TLDR: A new forensic method called “diffusion snap-back” uses diffusion models to detect AI-generated images. It works by observing how real and synthetic images reconstruct under varying noise levels; AI images degrade smoothly, while real images degrade abruptly. The approach achieved high accuracy (0.993 AUROC) and is robust to common image distortions, offering an interpretable and model-agnostic way to identify synthetic media.
In an era where artificial intelligence can conjure incredibly realistic images from simple text prompts, distinguishing between authentic visual content and synthetic imagery has become a significant challenge. Traditional methods for detecting manipulated media, often relying on subtle frequency or pixel-level flaws, are struggling against advanced generative models like Stable Diffusion and DALL-E, which produce nearly flawless, photorealistic results.
A new research paper, titled “Detecting AI-Generated Images via Diffusion Snap-Back Reconstruction: A Forensic Approach” by Mohd Ruhul Ameen and Akif Islam, introduces an innovative solution to this growing problem. Their work proposes a diffusion-based forensic framework that leverages the unique way images reconstruct under varying levels of noise – a process they call “diffusion snap-back” – to identify AI-generated content. You can read the full paper here: Detecting AI-Generated Images via Diffusion Snap-Back Reconstruction.

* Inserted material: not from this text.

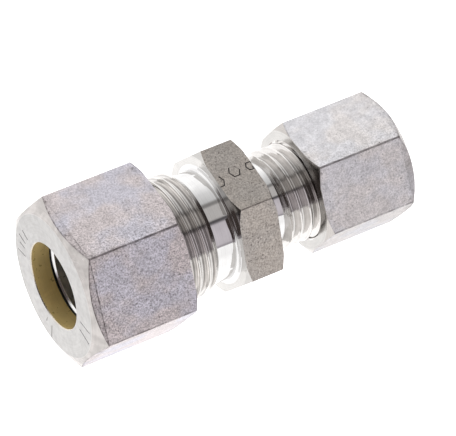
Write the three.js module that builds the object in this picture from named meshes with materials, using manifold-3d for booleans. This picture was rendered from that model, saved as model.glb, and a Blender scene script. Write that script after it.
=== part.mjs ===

The Core Idea: Diffusion Snap-Back
The fundamental insight behind this method lies in how diffusion models, which are powerful generative AI systems, interact with different types of images. Diffusion models are trained to understand and represent the distribution of synthetic images within a complex data landscape, known as a manifold. Authentic, human-captured images, however, typically exist outside this learned space.
When an image, whether real or AI-generated, is subjected to a diffusion model for reconstruction under increasing levels of noise, a distinct difference in behavior emerges. Real images tend to lose their perceptual quality quite abruptly as noise increases. This is because their formation is complex, diverse, and influenced by countless natural factors that diffusion models cannot perfectly replicate when trying to reconstruct them from a noisy state. In essence, they are “off-manifold” for the AI.
Conversely, AI-generated images degrade much more smoothly, maintaining their structural and semantic consistency. This is because they originate directly from the model’s learned manifold, allowing the diffusion model to reconstruct them more effectively even with significant noise. This clear difference in reconstruction behavior forms the bedrock of the “diffusion snap-back” approach.
How It Works
The framework involves several steps: first, images are preprocessed and then fed into a Stable Diffusion v1.5 model for image-to-image reconstruction at four different noise strengths (0.15, 0.30, 0.60, 0.90). For each strength, three perceptual similarity metrics – LPIPS, SSIM, and PSNR – are calculated between the original and reconstructed images. These provide 12 “point-wise” features.
To capture the overall trend of degradation, three “curve-level” features are also derived: the area under the LPIPS curve (AUC-LPIPS), the difference in LPIPS values at specific noise strengths (∆LP), and the “knee-step,” which marks the point where the SSIM drops below a certain threshold. These 15 features collectively encode the unique reconstruction dynamics of each image.
Finally, these features are used to train a lightweight logistic regression classifier. The method was evaluated on a balanced dataset of 4,000 authentic and synthetic images, achieving an impressive 0.993 AUROC (Area Under the Receiver Operating Characteristic curve) under cross-validation. This indicates a very high accuracy in distinguishing between real and AI-generated images.
Robustness and Interpretability
A key strength of this method is its robustness. The research shows that the approach remains highly effective even when images are subjected to common real-world distortions like JPEG or WebP compression, blur, or noise. While some distortions like blur or screenshot resampling caused a moderate reduction in accuracy, the system generally held up well, making it practical for real-world applications.
The “diffusion snap-back” method also offers strong interpretability. The features extracted are directly tied to the observable reconstruction behavior of diffusion models, providing a clear understanding of why an image is classified as real or synthetic. This model-agnostic approach means it could potentially generalize across different generative AI architectures.
Also Read:
- Detecting AI-Generated Images Through Frequency Analysis
- Detecting AI-Generated Images by Spotting Image-Text Discrepancies
Future Implications and Limitations
This forensic technique could pave the way for public verification platforms, allowing anyone to easily check the authenticity of visual content. This is particularly crucial in regions like Bangladesh, where AI-generated visuals are increasingly used for political propaganda and misinformation.
However, the study acknowledges limitations. The experiments primarily used Stable Diffusion v1.5, and further testing is needed for other advanced models like SDXL, DALL-E 3, or Midjourney. The dataset size was also relatively small, and hardware constraints prevented training a custom diffusion model from scratch. Future work aims to address these limitations by expanding to larger datasets, incorporating new diffusion architectures, and even adapting the approach for video content.
Ultimately, this research offers a promising foundation for scalable and reliable synthetic media forensics, contributing significantly to the urgent need for trustworthy AI in our increasingly visual digital world.